Copy verbatim the material from its first line to the line that holds "running_gap = 0.3", including that line.

--------------------

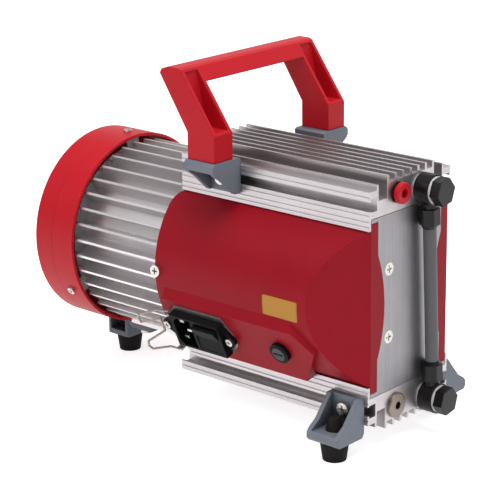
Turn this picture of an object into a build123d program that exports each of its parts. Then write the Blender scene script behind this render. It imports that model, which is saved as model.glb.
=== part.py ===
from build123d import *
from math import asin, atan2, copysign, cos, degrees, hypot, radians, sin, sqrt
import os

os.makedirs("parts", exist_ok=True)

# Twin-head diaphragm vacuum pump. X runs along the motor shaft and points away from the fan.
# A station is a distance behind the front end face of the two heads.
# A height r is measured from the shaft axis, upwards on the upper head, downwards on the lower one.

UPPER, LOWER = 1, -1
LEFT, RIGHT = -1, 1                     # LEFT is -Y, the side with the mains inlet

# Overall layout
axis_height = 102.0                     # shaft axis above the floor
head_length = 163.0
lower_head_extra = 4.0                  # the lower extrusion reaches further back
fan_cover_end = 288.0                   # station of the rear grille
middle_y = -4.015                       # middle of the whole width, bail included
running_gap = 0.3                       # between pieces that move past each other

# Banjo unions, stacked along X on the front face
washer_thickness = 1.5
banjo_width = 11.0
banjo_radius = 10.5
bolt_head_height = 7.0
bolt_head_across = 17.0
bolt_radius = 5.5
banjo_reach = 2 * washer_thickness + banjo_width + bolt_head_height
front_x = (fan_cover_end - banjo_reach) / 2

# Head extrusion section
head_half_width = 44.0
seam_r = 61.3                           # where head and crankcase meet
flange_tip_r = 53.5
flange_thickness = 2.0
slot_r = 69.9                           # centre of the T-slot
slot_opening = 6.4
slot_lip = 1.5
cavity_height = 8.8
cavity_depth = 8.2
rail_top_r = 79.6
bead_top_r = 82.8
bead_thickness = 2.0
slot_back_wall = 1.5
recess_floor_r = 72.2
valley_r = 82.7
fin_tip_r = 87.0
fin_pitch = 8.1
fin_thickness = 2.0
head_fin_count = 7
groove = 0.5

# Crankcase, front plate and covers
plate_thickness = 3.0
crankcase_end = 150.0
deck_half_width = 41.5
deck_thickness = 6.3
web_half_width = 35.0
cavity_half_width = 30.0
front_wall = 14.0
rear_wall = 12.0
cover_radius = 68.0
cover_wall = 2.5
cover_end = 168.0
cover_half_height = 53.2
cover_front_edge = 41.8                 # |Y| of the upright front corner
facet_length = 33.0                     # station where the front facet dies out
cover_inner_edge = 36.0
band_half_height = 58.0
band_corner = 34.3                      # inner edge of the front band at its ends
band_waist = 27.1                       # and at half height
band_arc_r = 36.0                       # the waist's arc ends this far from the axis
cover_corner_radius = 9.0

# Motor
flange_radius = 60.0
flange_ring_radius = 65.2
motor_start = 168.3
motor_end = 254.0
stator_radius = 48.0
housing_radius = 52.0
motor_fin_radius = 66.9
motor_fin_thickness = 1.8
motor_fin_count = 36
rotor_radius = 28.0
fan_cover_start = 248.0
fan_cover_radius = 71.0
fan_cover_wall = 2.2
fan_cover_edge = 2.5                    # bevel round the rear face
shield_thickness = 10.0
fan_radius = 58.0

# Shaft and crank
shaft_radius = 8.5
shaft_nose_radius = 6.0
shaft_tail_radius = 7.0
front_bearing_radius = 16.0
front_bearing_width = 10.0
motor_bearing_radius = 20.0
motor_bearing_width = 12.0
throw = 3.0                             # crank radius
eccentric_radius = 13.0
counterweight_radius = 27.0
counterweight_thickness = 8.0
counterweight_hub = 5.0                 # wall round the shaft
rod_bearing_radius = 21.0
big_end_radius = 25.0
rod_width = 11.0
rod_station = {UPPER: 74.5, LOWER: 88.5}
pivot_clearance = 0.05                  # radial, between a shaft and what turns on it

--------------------

- _Complete answer_
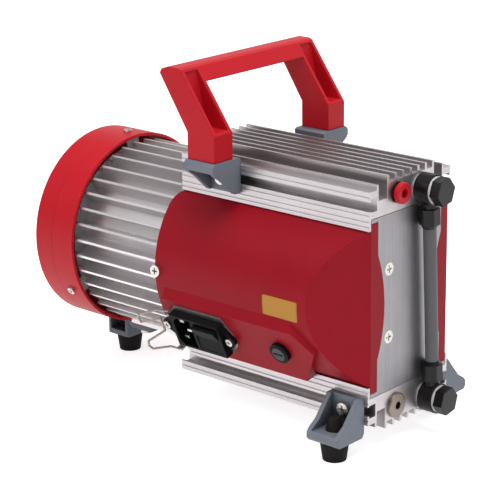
Turn this picture of an object into a build123d program that exports each of its parts. Then write the Blender scene script behind this render. It imports that model, which is saved as model.glb.
=== part.py ===
from build123d import *
from math import asin, atan2, copysign, cos, degrees, hypot, radians, sin, sqrt
import os

os.makedirs("parts", exist_ok=True)

# Twin-head diaphragm vacuum pump. X runs along the motor shaft and points away from the fan.
# A station is a distance behind the front end face of the two heads.
# A height r is measured from the shaft axis, upwards on the upper head, downwards on the lower one.

UPPER, LOWER = 1, -1
LEFT, RIGHT = -1, 1                     # LEFT is -Y, the side with the mains inlet

# Overall layout
axis_height = 102.0                     # shaft axis above the floor
head_length = 163.0
lower_head_extra = 4.0                  # the lower extrusion reaches further back
fan_cover_end = 288.0                   # station of the rear grille
middle_y = -4.015                       # middle of the whole width, bail included
running_gap = 0.3                       # between pieces that move past each other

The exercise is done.